W sobotę w Legnicy, na Dolnym Śląsku termometry pokazywał 16 stopni Celsjusza. - W Rzymie było 15 stopni, w Atenach 11. Warto porównać temperaturę włoską i grecką z polską - tłumaczył w programie "Wstajesz i weekend" na antenie TVN24 Tomasz Wasilewski. Dodał, że Dolny Śląsk nie był najcieplejszym regionem w Europie, bo w sobotę we Francji odnotowano 22 stopnie Celsjusza, w Hiszpanii i Portugalii około 20 st. C. - Ale 16 stopni w połowie lutego, więcej niż w Rzymie i Atenach to dla Legnicy i Leszna, czyli na Dolnym Śląsku i w Wielkopolsce, to naprawdę imponujący wynik - dodał prezenter.

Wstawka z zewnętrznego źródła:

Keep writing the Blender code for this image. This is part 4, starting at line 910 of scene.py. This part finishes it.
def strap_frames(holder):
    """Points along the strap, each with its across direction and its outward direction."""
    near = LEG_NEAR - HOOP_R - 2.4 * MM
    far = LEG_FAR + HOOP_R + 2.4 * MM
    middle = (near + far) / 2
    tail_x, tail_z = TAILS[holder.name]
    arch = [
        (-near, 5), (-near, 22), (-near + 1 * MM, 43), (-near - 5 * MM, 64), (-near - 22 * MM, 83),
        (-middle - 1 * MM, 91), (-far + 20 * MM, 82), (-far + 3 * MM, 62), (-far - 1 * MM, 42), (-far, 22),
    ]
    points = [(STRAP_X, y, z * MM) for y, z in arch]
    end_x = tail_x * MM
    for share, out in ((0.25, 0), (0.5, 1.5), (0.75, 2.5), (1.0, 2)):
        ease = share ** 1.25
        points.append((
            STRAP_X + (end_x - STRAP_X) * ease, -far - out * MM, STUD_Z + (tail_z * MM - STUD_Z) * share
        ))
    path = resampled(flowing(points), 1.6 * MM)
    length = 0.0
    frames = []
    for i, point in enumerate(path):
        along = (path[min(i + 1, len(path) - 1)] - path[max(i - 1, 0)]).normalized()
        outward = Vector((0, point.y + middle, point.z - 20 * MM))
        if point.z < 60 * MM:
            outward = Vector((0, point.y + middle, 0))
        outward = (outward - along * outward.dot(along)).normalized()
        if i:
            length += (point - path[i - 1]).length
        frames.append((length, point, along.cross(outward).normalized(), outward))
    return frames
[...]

- Mróz się schował prawie zupełnie - powiedział Wasilewski. Na mapie Europy widać, że temperatura powietrza poniżej zera stopni była na północy Rosji. W sobotę w Moskwie termometry pokazywały 4-5 stopni, powyżej zera było też na Białorusi.
Skąd taka pogoda?
Ciepło w Europie związane jest z wyżem, który znajduje się nad Bałkanami. - Ten wyż zapewnia nam słońce i napływ ciepłego powietrza. Drugi układ ciśnienia, który wspomaga to ciepło i niezwykle ciepłą pogodę jak na tę porę roku, to niż znajdujący się między Wielką Brytanią a Islandią - tłumaczył prezenter.
Daleko nad Atlantykiem od tego niżu odchodzi zimny front atmosferyczny i wraz z nim napływa nieco chłodniejsze powietrze. Z tego powodu w sobotę na Islandii było od -2 do -6 st. C.

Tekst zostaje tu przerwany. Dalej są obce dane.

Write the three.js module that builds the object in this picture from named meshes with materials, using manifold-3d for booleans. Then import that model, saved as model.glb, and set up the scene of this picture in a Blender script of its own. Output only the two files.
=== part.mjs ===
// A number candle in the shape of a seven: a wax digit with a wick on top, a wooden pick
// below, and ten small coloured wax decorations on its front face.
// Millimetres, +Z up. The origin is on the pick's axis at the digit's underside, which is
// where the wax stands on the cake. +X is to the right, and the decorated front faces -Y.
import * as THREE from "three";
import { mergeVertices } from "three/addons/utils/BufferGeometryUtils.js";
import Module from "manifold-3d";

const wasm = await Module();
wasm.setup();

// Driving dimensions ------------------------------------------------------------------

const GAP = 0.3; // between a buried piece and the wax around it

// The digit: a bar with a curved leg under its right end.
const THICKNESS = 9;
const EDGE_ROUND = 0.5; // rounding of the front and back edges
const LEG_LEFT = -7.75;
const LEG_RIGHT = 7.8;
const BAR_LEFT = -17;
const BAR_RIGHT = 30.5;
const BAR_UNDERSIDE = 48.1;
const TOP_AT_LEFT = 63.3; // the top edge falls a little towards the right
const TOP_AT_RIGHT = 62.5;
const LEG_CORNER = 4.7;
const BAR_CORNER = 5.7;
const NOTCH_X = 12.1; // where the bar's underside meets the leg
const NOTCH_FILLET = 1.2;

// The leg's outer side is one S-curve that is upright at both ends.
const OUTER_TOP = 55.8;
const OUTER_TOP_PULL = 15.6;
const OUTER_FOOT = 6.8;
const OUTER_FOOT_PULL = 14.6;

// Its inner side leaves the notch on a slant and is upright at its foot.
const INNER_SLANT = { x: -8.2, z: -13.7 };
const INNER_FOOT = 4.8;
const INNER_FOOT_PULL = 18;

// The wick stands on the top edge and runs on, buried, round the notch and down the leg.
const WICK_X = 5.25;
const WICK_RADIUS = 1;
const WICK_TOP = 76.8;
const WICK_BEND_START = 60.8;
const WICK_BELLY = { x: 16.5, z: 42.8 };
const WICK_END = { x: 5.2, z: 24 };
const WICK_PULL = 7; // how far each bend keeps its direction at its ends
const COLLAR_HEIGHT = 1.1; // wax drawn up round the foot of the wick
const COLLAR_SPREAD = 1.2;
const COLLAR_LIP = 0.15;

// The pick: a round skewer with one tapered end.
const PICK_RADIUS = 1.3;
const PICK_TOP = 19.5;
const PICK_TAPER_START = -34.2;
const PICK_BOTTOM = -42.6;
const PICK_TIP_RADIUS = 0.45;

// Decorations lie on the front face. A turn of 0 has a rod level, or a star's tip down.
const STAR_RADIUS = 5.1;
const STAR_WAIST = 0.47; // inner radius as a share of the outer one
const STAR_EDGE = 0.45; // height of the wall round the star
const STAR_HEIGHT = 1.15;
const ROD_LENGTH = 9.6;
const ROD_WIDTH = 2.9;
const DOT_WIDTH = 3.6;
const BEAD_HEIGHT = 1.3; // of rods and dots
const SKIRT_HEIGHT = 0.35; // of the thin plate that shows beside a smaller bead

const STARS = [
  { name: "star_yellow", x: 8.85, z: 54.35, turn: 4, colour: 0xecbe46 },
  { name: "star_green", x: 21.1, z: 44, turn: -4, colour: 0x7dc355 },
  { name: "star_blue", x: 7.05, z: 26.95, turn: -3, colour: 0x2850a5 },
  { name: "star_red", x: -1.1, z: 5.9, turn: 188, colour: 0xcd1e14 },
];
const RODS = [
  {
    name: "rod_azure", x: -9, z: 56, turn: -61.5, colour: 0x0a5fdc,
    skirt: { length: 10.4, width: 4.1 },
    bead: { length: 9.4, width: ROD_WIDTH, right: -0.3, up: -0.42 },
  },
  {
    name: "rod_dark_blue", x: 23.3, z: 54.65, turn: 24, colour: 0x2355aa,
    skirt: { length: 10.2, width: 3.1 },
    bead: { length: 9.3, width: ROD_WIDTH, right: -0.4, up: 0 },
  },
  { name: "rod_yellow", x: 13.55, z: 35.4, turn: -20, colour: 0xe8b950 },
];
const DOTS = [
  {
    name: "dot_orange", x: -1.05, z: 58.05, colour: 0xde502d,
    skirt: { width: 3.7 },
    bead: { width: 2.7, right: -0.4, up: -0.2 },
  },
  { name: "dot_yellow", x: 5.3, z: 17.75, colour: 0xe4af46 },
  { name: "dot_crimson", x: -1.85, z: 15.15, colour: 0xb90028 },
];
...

- Gigantyczna część Europy jest w tak zwanym ciepłym wycinku niżu - powiedział prezenter. - Ten ciepły front to jest takie otwarcie szerokiej drogi do napływu ciepłego powietrza, które dociera do nas i docierać będzie przez najbliższe dni - tłumaczył prezenter. W wyżu powietrze obraca się zgodnie z ruchem wskazówek zegara, w niżu odwrotnie. Dzięki takim układom ciśnienia do Europy napływa ciepłe powietrze.
- Pomiędzy wyżem i niżem utworzył się taki tunel, autostrada ciepła - dodał Wasilewski. Na całym obszarze, który znajduje się pomiędzy tymi dwoma frontami atmosferycznymi (ciepłym a chłodnym) panuje ciepła i w większości słoneczna pogoda. - Mróz został zepchnięty na północ Rosji i jest śmieszny, prawie żaden. On zostało odepchnięty przez te fronty w kierunku północnym - opowiadał prezenter. Dodał, że zima prawie zanikła. Taka sytuacja pogodowa będzie się utrzymywać w najbliższym czasie.